Cardiff residents think the walking environment has room for improvement as it ranks eighth in a poll of 11 large UK cities.

For National Walking Month, Living Streets, the UK charity for everyday walking, surveyed over 2,200 people living in 11 UK cities, about how walking friendly they felt their city is.

The survey asked Cardiff residents how safe they feel when walking in their city, how close shops and amenities are, convenience of public transport and proximity to parks and green spaces.

Over a third (34 per cent) think pavements are poorly maintained and over a fifth (22 per cent) don’t feel safe walking in the city due to motor traffic.

On the contrary, over half (57 per cent) find it easy to walk to local shops and services and half (50 per cent) find it easy to access local parks and green spaces. 

Rachel Maycock, Manager, Living Streets Cymru says:

“Cardiff has taken a keen interest in the walking environment over the past few years but clearly there is more to do. We’ve worked with organisations and the council to encourage walking to help beat feelings of isolation, improve both mental and physical health and improve the general walking environment.

“We want to create world-leading Walking Cities around the UK and this survey shows there are great examples and good ideas for us to share. The Living Streets Blueprint sets out the 7 steps our leaders need to take to create a Walking City.”

As Living Streets’ National Walking Month launches this May, nearly three quarters (74 per cent) of Cardiff residents said they are in favour of measures to encourage walking in their city and over half (58 per cent) said they’d walk more if it were safer and easier.

Rachel Maycock, continues:

“Cardiff has some way to go to become a Walking City.  We’d like to see pavements improved, crossing times increased and action taken on traffic speeds so people feel safe. 

“Our city is growing and so too is congestion and air pollution. It’s encouraging people who live here in Cardiff see the importance of investing in walking to make the city a better place to travel, work and study in.”

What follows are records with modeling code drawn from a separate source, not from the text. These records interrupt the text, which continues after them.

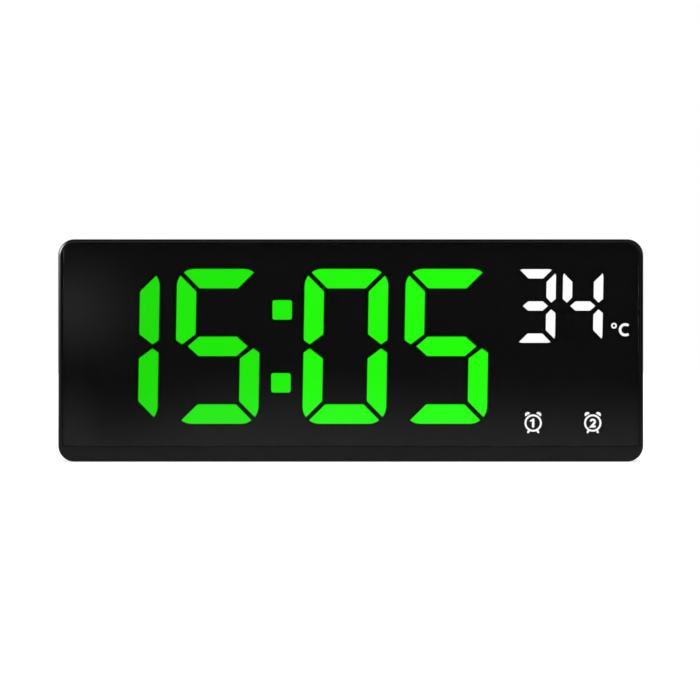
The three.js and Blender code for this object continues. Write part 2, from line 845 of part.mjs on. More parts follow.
function tactSwitch(x) {
  const half = switchSide / 2;
  const wellFloor = switchBack - plungerSink - plungerTravel - switchWellClearance;
  return cut(box(x - half, x + half, buttonBoardBack, switchBack, buttonZ - half, buttonZ + half), [
    rod(x, buttonZ, plungerDiameter + 2 * switchWellClearance, wellFloor, switchBack + over),
  ]);
}

function buttonBoard() {
  const half = buttonBoardWidth / 2;
  const low = buttonZ - buttonBoardHeight / 2;
  const plate = slab(
    roundedRect(-half, low, half, low + buttonBoardHeight, buttonBoardCorner, buttonBoardCorner, 2),
    buttonBoardFront, buttonBoardBack,
  );
  return cut(plate, [-1, 1].map((side) => rod(
    side * buttonBoardScrewX, buttonZ, boardScrew.hole,
    buttonBoardFront - over, buttonBoardBack + over, holeSides,
  )));
}

function powerSocket() {
  const w = socketWidth / 2;
  const h = socketHeight / 2;
  const back = buttonBoardBack + socketLength;
  const floor = buttonBoardBack + socketLength / 4;
  const outline = (inset) => roundedRect(
    socketX - w + inset, buttonZ - h + inset, socketX + w - inset, buttonZ + h - inset,
    socketNarrowRadius - inset / 4, socketWideRadius - inset / 2, 2,
  );
  const shell = slab(outline(0), buttonBoardBack, back);
  const mouth = slab(outline(socketWall), floor, back + over);
  const tongue = box(
    socketX - tongueWidth / 2, socketX + tongueWidth / 2, floor - weld, back - tongueRecess,
    buttonZ - tongueThickness / 2, buttonZ + tongueThickness / 2,
  );
  return shell.subtract(mouth).add(tongue);
}

function thermistor() {
  const radius = beadDiameter / 2;
  const centre = buttonBoardBack + beadStandoff;
  const bead = new THREE.SphereGeometry(radius, 8, 6);
  bead.translate(thermistorX, faceY + centre, buttonZ);
  const leads = [-1, 1].map((side) => rod(
    thermistorX + side * radius / 2, buttonZ, beadLead, buttonBoardBack, centre, 6,
  ));
  return join([solid(bead), ...leads]);
}

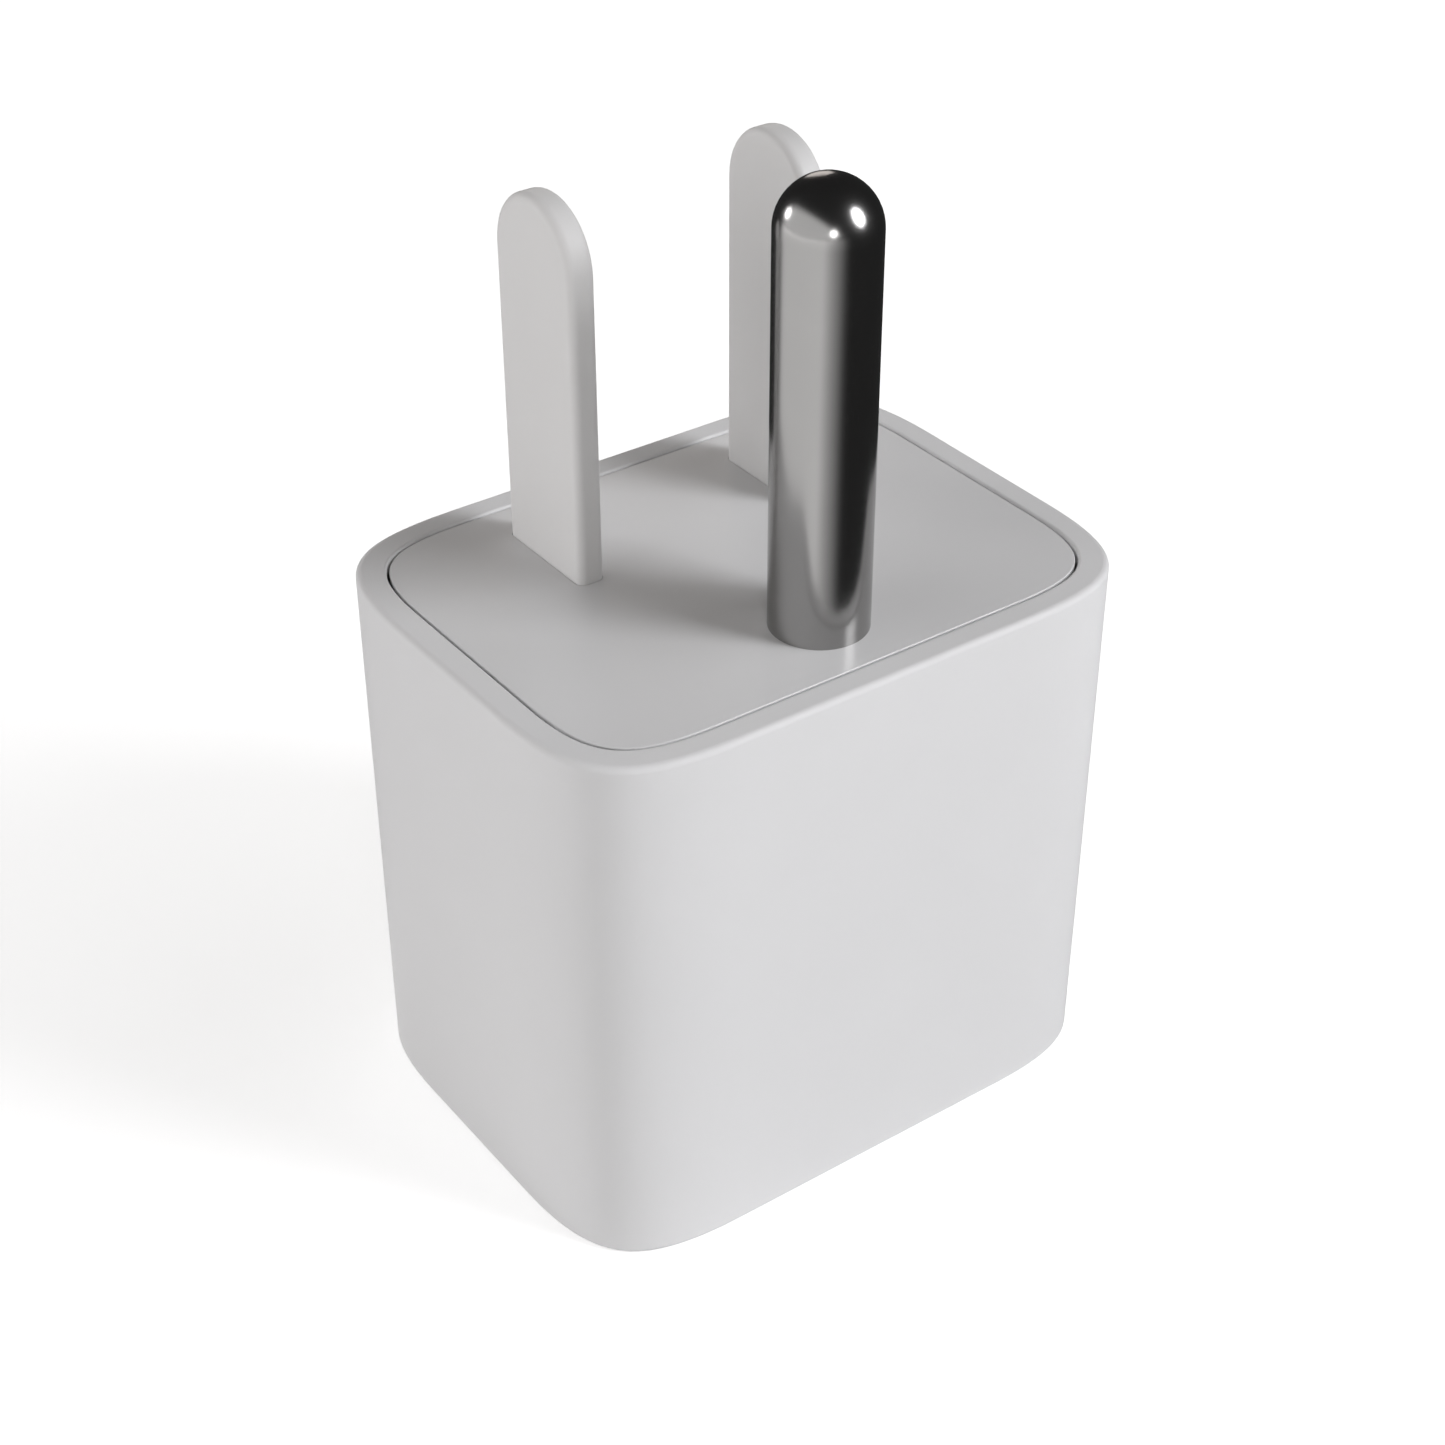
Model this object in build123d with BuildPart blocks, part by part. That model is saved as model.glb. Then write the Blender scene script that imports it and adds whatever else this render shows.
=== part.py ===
from build123d import *
import os

# Grounding plug adapter: a moulded body with a pin plate, two insulating blades and a metal earth pin.
# The frame has its origin at the centre of the rear face, which the body stands on. The pins point
# along +Z, the two blades are spaced along X, and the earth pin lies towards -Y. All sizes are in
# millimetres.

# Body, as an oblong block whose upright corners ease in gradually
body_length = 31.4
body_width = 24.0
body_height = 28.35
corner_reach = 7.6
corner_fullness = 0.784
corner_taper = 1.27
side_wall = 2.1
rear_wall = 2.4
rear_edge_radius = 0.3
rim_width = 1.4
rim_outer_radius = 0.3
rim_inner_radius = 0.15

# Plate that closes the body and carries the pins
plate_recess = 0.05
plate_thickness = 1.8
plate_edge_radius = 0.06
seam_gap = 0.13

# Pins, spaced for an earthed two-blade outlet
blade_pitch = 12.7
earth_offset = 11.89
pins_shift = -0.58
blade_width = 6.15
blade_thickness = 1.4
blade_length = 18.1
blade_edge_radius = 0.4
earth_pin_radius = 2.35
earth_pin_length = 21.4
slot_clearance = 0.03

# Roots of the pins behind the plate, and the clamp that holds them
root_thickness = 1.2
root_overhang = 1.0
clamp_thickness = 1.8
clamp_corner_radius = 2.5
clamp_wall_gap = 0.25
clamp_hook_gap = 0.3
clamp_boss_radius = 2.0
screw_radius = 1.0
screw_head_radius = 1.8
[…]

Living Streets currently works in Cardiff in schools and workplaces to spread the benefits that walking brings. Living Streets recently launched the first ‘Park and Stride’ in Canton and recently completed a project in Llanrumney to examine the reasons why children and parents don’t walk to school as often as they would like. 

This National Walking Month Living Streets are asking people to rate their everyday walks to build a picture of the walking environment around the UK. Rate your walk at www.livingstreets.org.uk/rateyourwalk

This National Walking Month is the launch of the charity’s Walking Cities campaign. Living Streets wants city leaders and transport professionals to design cities around people, not vehicles. Seven steps for change include; Make Walking a priority, Plan for walking, Create a walking network, Design streets as places to enjoy, Provide attractive alternatives to the car, Make walking safe and Change behaviour and celebrate streets.